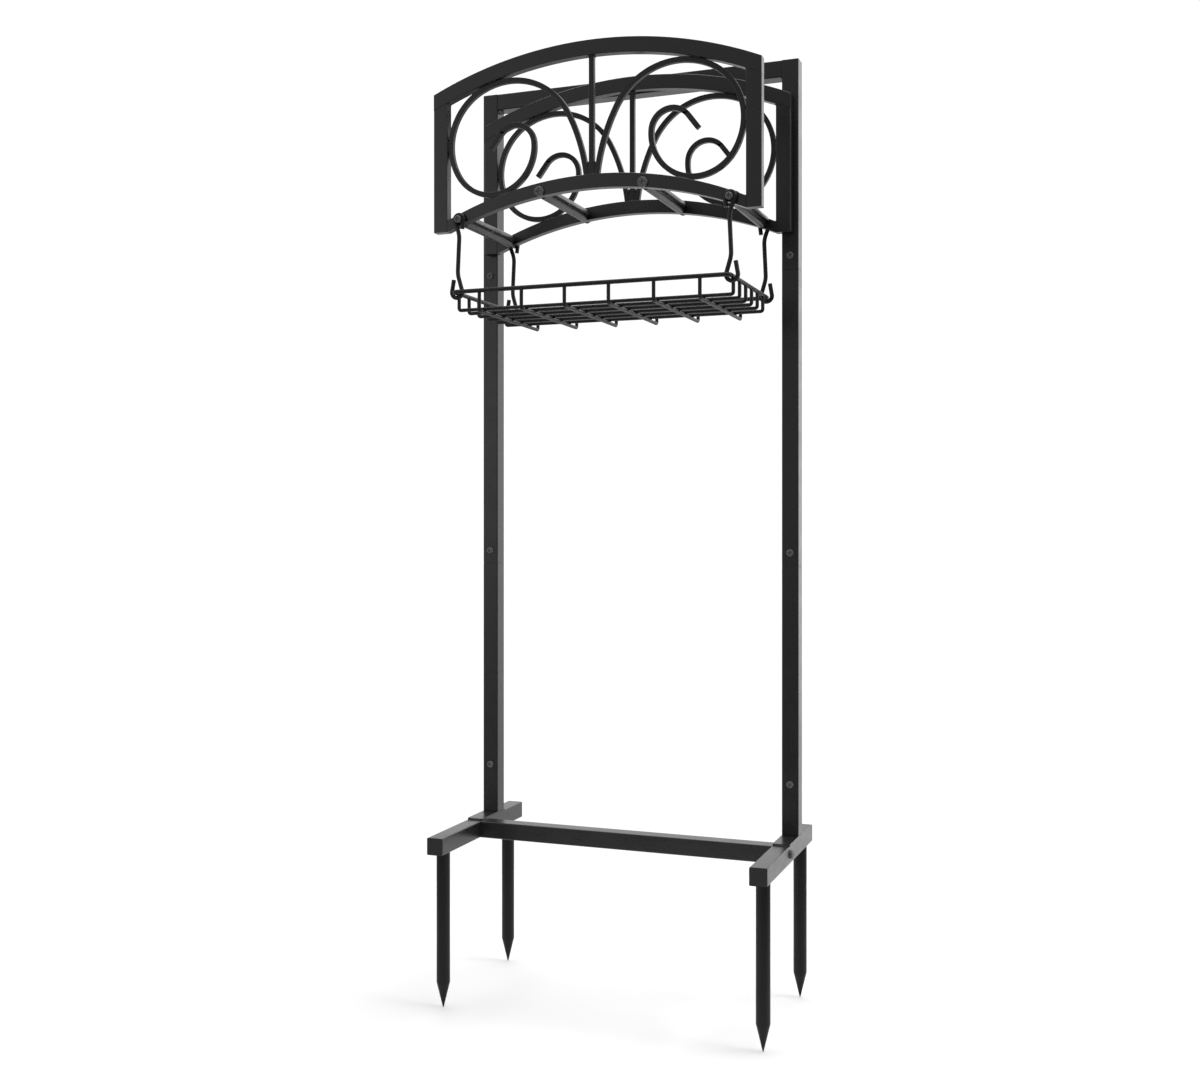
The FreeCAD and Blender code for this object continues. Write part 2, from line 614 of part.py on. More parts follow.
def hook_bolts():
    items = []
    stand = HOOK_WIRE + 2.0 * HOOK_CLEARANCE
    length = PANEL_THICKNESS + BAR_SCREW_DEPTH
    for side in (-1, 1):
        front = point(side * OUTER_BAR_X, FRONT_PANEL_Y - stand, OUTER_BAR_Z)
        rear = point(side * OUTER_BAR_X, POST_FRONT_Y + stand, OUTER_BAR_Z)
        items.append(screw(HOOK_HEAD_RADIUS, HOOK_HEAD, BAR_SCREW_RADIUS, length, front, Y_AXIS,
                           stand, SHOULDER_RADIUS))
        items.append(screw(HOOK_HEAD_RADIUS, HOOK_HEAD, BAR_SCREW_RADIUS, length, rear, Y_AXIS.negative(),
                           stand, SHOULDER_RADIUS))
    return group(items)


def panel_bolts():
    items = []
    for side in (-1, 1):
        for z in PANEL_BOLT_Z:
            seat = point(side * PANEL_BOLT_X, POST_FRONT_Y + TUBE, z)
            items.append(screw(PANEL_HEAD_RADIUS, PANEL_HEAD, PANEL_BOLT_RADIUS,
                               TUBE + PANEL_BOLT_DEPTH, seat, Y_AXIS.negative()))
    return group(items)


def build():
    nodes = {}
    for name, side in (("left", -1), ("right", 1)):
        nodes["foot_" + name] = foot(side)
        nodes["stake_front_" + name] = stake(side * POST_X, STAKE_FRONT_Y)
        nodes["stake_rear_" + name] = stake(side * POST_X, STAKE_REAR_Y)
        nodes["base_plate_" + name] = base_plate(side)
        nodes["base_stub_" + name] = sleeve(side, POST_BOTTOM_Z, STUB_TOP_Z, LOW_SCREW_Z)
        middle_screw = MIDDLE_SEAM_Z + SCREW_ABOVE_SEAM
        top_screw = TOP_SEAM_Z + SCREW_ABOVE_SEAM
        nodes["post_lower_" + name] = post_section(side, POST_BOTTOM_Z, MIDDLE_SEAM_Z, [LOW_SCREW_Z])
        nodes["post_upper_" + name] = post_section(side, MIDDLE_SEAM_Z, TOP_SEAM_Z, [middle_screw])
        for place, seam, screw_z in (("middle", MIDDLE_SEAM_Z, middle_screw), ("top", TOP_SEAM_Z, top_screw)):
            low = seam - SLEEVE_HALF_LENGTH
            high = seam + SLEEVE_HALF_LENGTH
            nodes["sleeve_" + place + "_" + name] = sleeve(side, low, high, screw_z)
        nodes["frame_leg_" + name] = frame_leg(side)
        nodes["hose_rod_inner_" + name] = hose_rod(side * INNER_BAR_X, INNER_BAR_Z)
        nodes["hose_rod_outer_" + name] = hose_rod(side * OUTER_BAR_X, OUTER_BAR_Z)
        nodes["hose_saddle_inner_" + name] = hose_saddle(side * INNER_BAR_X, INNER_BAR_Z)
        nodes["hose_saddle_outer_" + name] = hose_saddle(side * OUTER_BAR_X, OUTER_BAR_Z)
    caps = []
    for side in (-1, 1):
        caps.append(foot_cap(side, FOOT_FRONT_Y, 1))
        caps.append(foot_cap(side, FOOT_REAR_Y, -1))
    nodes["foot_end_caps"] = group(caps)
    nodes["base_crossbar"] = base_crossbar()
    nodes["frame_crossbar"] = frame_crossbar()
    for place, y0 in (("front", FRONT_PANEL_Y), ("rear", REAR_PANEL_Y)):
        bolted = place == "rear"
        nodes[place + "_upright_left"] = upright(-1, y0, bolted)
        nodes[place + "_upright_right"] = upright(1, y0, bolted)
        nodes[place + "_top_arch"] = top_arch(y0)
        nodes[place + "_hose_arch"] = hose_arch(y0)
        nodes[place + "_centre_bar"] = centre_bar(y0)
        right = scroll(y0)
        nodes[place + "_scroll_right"] = right
        nodes[place + "_scroll_left"] = mirrored(right)
    for place, y in (("front", FRONT_HOOK_Y), ("rear", REAR_HOOK_Y)):
        right = hook(y)
        nodes["hook_" + place + "_right"] = right
        nodes["hook_" + place + "_left"] = mirrored(right)
    rim = basket_rim()
    nodes["basket_rim"] = rim
    nodes["basket_long_wires"] = long_wires(rim)
    nodes["basket_cross_wires"] = cross_wires(rim)
    nodes["post_screws"] = post_screws()
    nodes["foot_screws"] = foot_screws()
    nodes["bar_screws"] = bar_screws()
    nodes["hook_bolts"] = hook_bolts()
    nodes["panel_bolts"] = panel_bolts()
    return nodes


os.makedirs("parts", exist_ok=True)
for node, shape in build().items():
    shape.exportStep("parts/" + node + ".step")
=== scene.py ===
import json
import math
import random

import bpy
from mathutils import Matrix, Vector
from mathutils.bvhtree import BVHTree


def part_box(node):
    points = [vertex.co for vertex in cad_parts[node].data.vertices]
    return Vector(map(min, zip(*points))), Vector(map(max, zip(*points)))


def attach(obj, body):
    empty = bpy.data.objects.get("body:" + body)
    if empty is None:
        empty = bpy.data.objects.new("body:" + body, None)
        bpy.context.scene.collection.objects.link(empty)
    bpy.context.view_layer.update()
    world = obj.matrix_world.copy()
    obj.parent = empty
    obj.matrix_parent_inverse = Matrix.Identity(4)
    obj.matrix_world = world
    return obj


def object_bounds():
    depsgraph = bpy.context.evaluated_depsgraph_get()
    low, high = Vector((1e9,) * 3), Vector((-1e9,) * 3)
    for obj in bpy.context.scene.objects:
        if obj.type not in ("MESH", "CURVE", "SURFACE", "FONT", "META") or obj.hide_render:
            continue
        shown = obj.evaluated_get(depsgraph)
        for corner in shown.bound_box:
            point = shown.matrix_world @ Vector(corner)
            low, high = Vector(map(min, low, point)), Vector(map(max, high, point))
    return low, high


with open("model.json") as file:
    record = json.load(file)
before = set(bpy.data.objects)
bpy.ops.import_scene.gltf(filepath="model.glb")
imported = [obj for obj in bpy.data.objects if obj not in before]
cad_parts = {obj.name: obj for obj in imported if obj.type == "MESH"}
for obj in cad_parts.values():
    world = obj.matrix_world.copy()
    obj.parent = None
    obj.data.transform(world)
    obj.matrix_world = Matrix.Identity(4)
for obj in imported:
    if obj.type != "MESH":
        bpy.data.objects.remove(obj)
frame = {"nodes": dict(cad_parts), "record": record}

# Looks for a black powder-coated garden hose holder: weld beads, coats and studio.
# Metres, in the frame's own axes: X is the width, Y runs to the rear, Z is up.

CAD_LOW, CAD_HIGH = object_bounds()
MM = 0.001

PANELS = ("front", "rear")
SIDES = ("left", "right")
BAR_ROWS = ("inner", "outer")

# Driving sizes of the arched panels, as in the CAD source
TOP_ARCH_RADIUS = 0.490
TOP_ARCH_DEPTH = 0.0172
HOSE_ARCH_RADIUS = 0.435

# The basket's mesh
MESH_RADIUS = 2.1 * MM
LONG_WIRES = 6
CROSS_WIRES = 6

# A weld bead's make: spacing of its rings, ripples, unevenness, rounded tips and sideways drift
BEAD_STEP = 0.45 * MM
BEAD_SIDES = 10
RIPPLE_PITCH = 1.7 * MM
RIPPLE_DEPTH = 0.13
UNEVENNESS = 0.04
TIP_SHARE = 0.02
DRIFT_SHARE = 0.1
DRIFT_RIPPLES = 3.1
STEEP = 0.9

# Bead radii, and how far each kind runs either way from its middle
CORNER_BEAD = 1.6 * MM
THIN_BEAD = 1.1 * MM
SCROLL_BEAD = 1.5 * MM
SCROLL_BEAD_HALF = 6.0 * MM
TACK_BEAD = 0.9 * MM
TACK_HALF = 3.0 * MM
TACK_SHARES = (0.04, 0.5, 0.96)
SPOT_BEAD = 1.0 * MM
SPOT_HALF = 1.4 * MM

# Where beads lie on what they join
ACROSS_INSET_SHARE = 0.6
TOUCHING = 0.05 * MM
FOOT_ZONE = 0.05
FOOT_REACH = 4.0 * MM
FOOT_DROP = 0.3 * MM
BAR_HEAD_DROP = 0.3 * MM
BAR_FOOT_RISE = 0.2 * MM
CROSSBAR_INSET = 0.3 * MM

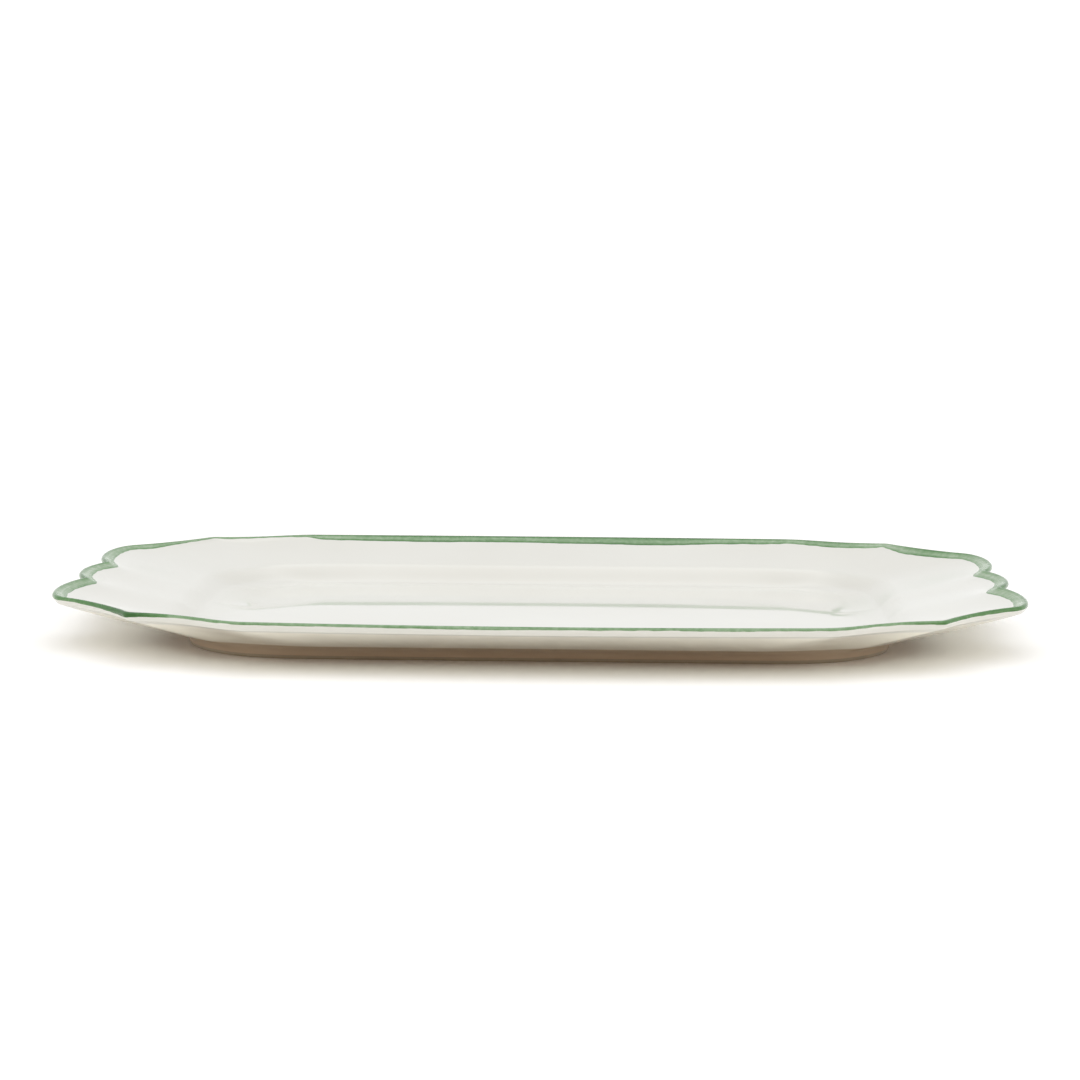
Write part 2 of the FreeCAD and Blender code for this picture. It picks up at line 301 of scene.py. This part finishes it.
# ---------------------------------------------------------------- meshes
class Builder:
    """Gathers rings of points and the faces between them, then makes one mesh object."""

    def __init__(self):
        self.points = []
        self.faces = []

    def ring(self, points):
        """Adds a ring and returns the indices of its points."""
        first = len(self.points)
        self.points += [tuple(point) for point in points]
        return list(range(first, len(self.points)))

    def bridge(self, lower, upper):
        """Quads between two rings of the same length."""
        count = len(lower)
        for index in range(count):
            following = (index + 1) % count
            self.faces.append((lower[index], lower[following], upper[following], upper[index]))

    def sweep(self, walk, flute=OUTER_FLUTE, end_ease=0.0):
        """Rings along a profile walk, bridged in order. Returns the list of rings."""
        rings = [self.ring(ring_at(inset, height, flute, end_ease)) for inset, height in walk]
        for lower, upper in zip(rings, rings[1:]):
            self.bridge(lower, upper)
        return rings

    def fill(self, ring, height, upwards):
        """A grid of quads inside a ring that starts at its upper right corner."""
        edge = [np.array(self.points[index]) for index in ring]
        across, up = SIDE_COLUMNS, END_COLUMNS
        top = ring[: across + 1]
        left = ring[across : across + up + 1]
        bottom = ring[across + up : 2 * across + up + 1]
        right = ring[2 * across + up :] + ring[:1]
        grid = {}
        for column in range(across + 1):
            grid[column, 0] = top[column]
            grid[column, up] = bottom[across - column]
        for row in range(up + 1):
            grid[across, row] = left[row]
            grid[0, row] = right[up - row]
        start = ring[0]
        for column in range(1, across):
            x_share = column / across
            for row in range(1, up):
                y_share = row / up
                side_mix = (
                    (1 - y_share) * edge[grid[column, 0] - start]
                    + y_share * edge[grid[column, up] - start]
                    + (1 - x_share) * edge[grid[0, row] - start]
                    + x_share * edge[grid[across, row] - start]
                )
                corner_mix = (
                    (1 - x_share) * (1 - y_share) * edge[grid[0, 0] - start]
                    + x_share * (1 - y_share) * edge[grid[across, 0] - start]
                    + (1 - x_share) * y_share * edge[grid[0, up] - start]
                    + x_share * y_share * edge[grid[across, up] - start]
                )
                point = side_mix - corner_mix
                grid[column, row] = len(self.points)
                self.points.append((point[0], point[1], height))
        for column in range(across):
            for row in range(up):
                quad = (
                    grid[column, row],
                    grid[column + 1, row],
                    grid[column + 1, row + 1],
                    grid[column, row + 1],
                )
                self.faces.append(quad if upwards else quad[::-1])

    def build(self, name, material, sharp_degrees=40.0):
        """The mesh object, in metres, smooth shaded but for its sharp edges, with outward faces."""
        mesh = bpy.data.meshes.new(name)
        mesh.from_pydata([tuple(value * MM for value in point) for point in self.points], [], self.faces)
        mesh.validate()
        piece = bpy.data.objects.new(name, mesh)
        bpy.context.scene.collection.objects.link(piece)
        bpy.context.view_layer.objects.active = piece
        piece.select_set(True)
        bpy.ops.object.mode_set(mode="EDIT")
        bpy.ops.mesh.select_all(action="SELECT")
        bpy.ops.mesh.normals_make_consistent(inside=False)
        bpy.ops.object.mode_set(mode="OBJECT")
        bpy.ops.object.shade_smooth_by_angle(angle=math.radians(sharp_degrees))
        piece.select_set(False)
        mesh.materials.append(material)
        return piece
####
PROBLEM DETAILS: Write down exactly the span of lines above from the one containing "return nodes" to the one containing "obj.matrix_world = Matrix.Identity(4)", both ends included.

RESULT FOR THIS TASK:
    return nodes


os.makedirs("parts", exist_ok=True)
for node, shape in build().items():
    shape.exportStep("parts/" + node + ".step")
=== scene.py ===
import json
import math
import random

import bpy
from mathutils import Matrix, Vector
from mathutils.bvhtree import BVHTree


def part_box(node):
    points = [vertex.co for vertex in cad_parts[node].data.vertices]
    return Vector(map(min, zip(*points))), Vector(map(max, zip(*points)))


def attach(obj, body):
    empty = bpy.data.objects.get("body:" + body)
    if empty is None:
        empty = bpy.data.objects.new("body:" + body, None)
        bpy.context.scene.collection.objects.link(empty)
    bpy.context.view_layer.update()
    world = obj.matrix_world.copy()
    obj.parent = empty
    obj.matrix_parent_inverse = Matrix.Identity(4)
    obj.matrix_world = world
    return obj


def object_bounds():
    depsgraph = bpy.context.evaluated_depsgraph_get()
    low, high = Vector((1e9,) * 3), Vector((-1e9,) * 3)
    for obj in bpy.context.scene.objects:
        if obj.type not in ("MESH", "CURVE", "SURFACE", "FONT", "META") or obj.hide_render:
            continue
        shown = obj.evaluated_get(depsgraph)
        for corner in shown.bound_box:
            point = shown.matrix_world @ Vector(corner)
            low, high = Vector(map(min, low, point)), Vector(map(max, high, point))
    return low, high


with open("model.json") as file:
    record = json.load(file)
before = set(bpy.data.objects)
bpy.ops.import_scene.gltf(filepath="model.glb")
imported = [obj for obj in bpy.data.objects if obj not in before]
cad_parts = {obj.name: obj for obj in imported if obj.type == "MESH"}
for obj in cad_parts.values():
    world = obj.matrix_world.copy()
    obj.parent = None
    obj.data.transform(world)
    obj.matrix_world = Matrix.Identity(4)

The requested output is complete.